Identifying Your Ideal Student Profile and Learning Goals
What You’ll Learn
You’ll create a detailed profile of your ideal student and define the specific learning outcomes they’ll achieve, which directly shapes every course design decision you make. Understanding your ideal student prevents you from creating a generic course that appeals to nobody and instead attracts committed, engaged learners who complete your course and become advocates.
Key Concepts
Successful online courses are built for a specific student, not for “everyone interested in the topic.” Your ideal student profile includes demographic information, current skill level, pain points, goals, learning preferences, and barriers they face. By defining these details early, you can craft course content, examples, pacing, and communication style that resonates deeply with your target audience. Learning goals are the specific, measurable outcomes students will achieve—not what you’ll teach, but what they’ll be able to do after completing your course.

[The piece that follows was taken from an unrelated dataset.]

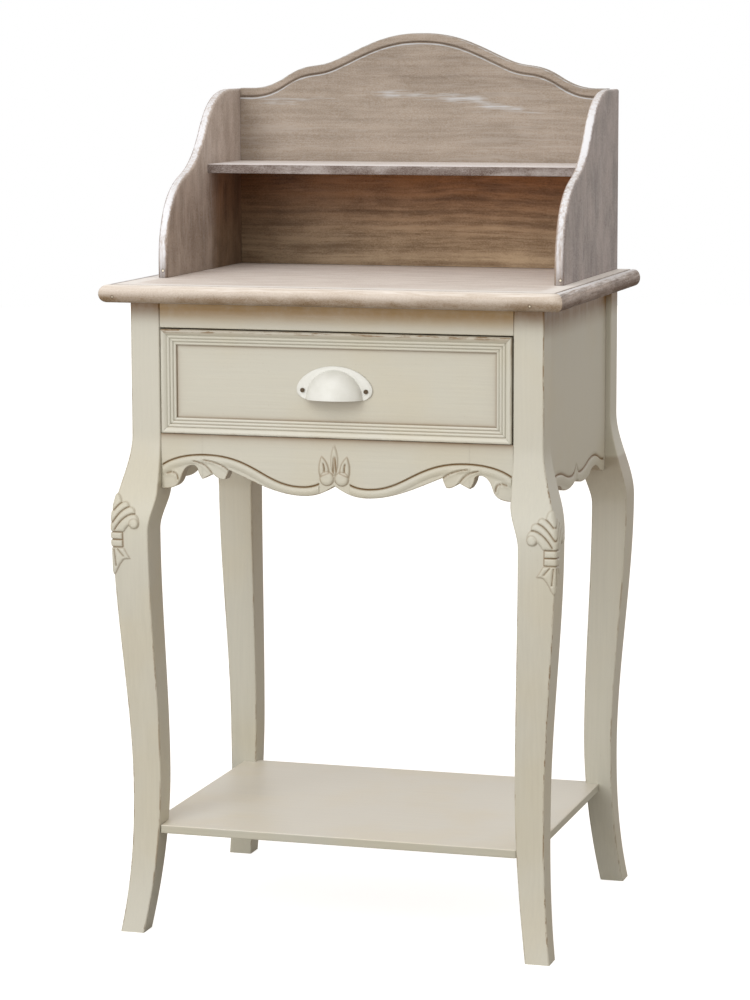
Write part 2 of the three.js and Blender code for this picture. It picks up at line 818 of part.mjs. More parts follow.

- Student Demographics and Psychographics: Define age range, career stage, industry, income level, geographic location, and values of your ideal student. Include psychographic details like their priorities, frustrations, aspirations, and how they prefer to learn (visual, hands-on, discussion-based, self-paced).
- Student Pain Points and Aspirations: Identify the specific problems your ideal students face that your course solves and the goals they’re trying to achieve. Students invest in courses to solve urgent problems or reach ambitious goals, so clarity here determines whether they enroll and complete your course.
- Current Skill Level and Prerequisites: Determine what knowledge or skills students should already have before enrolling in your course. This prevents frustrated learners who lack foundations and allows you to calibrate your content difficulty to the right audience level.
- Measurable Learning Outcomes: Write 4-6 specific, measurable objectives using the format “After completing this course, students will be able to [specific action].” Outcomes should describe concrete skills or knowledge students apply immediately, not vague concepts they’ll “understand.”
Practical Application
Create a one-page ideal student profile by naming your ideal student (give them a real-sounding name), describing their current situation and challenges, and listing 3-4 specific goals they want to achieve with your course. Then write your course’s 5 main learning outcomes using measurable, action-oriented language that describes what students will do, not just know.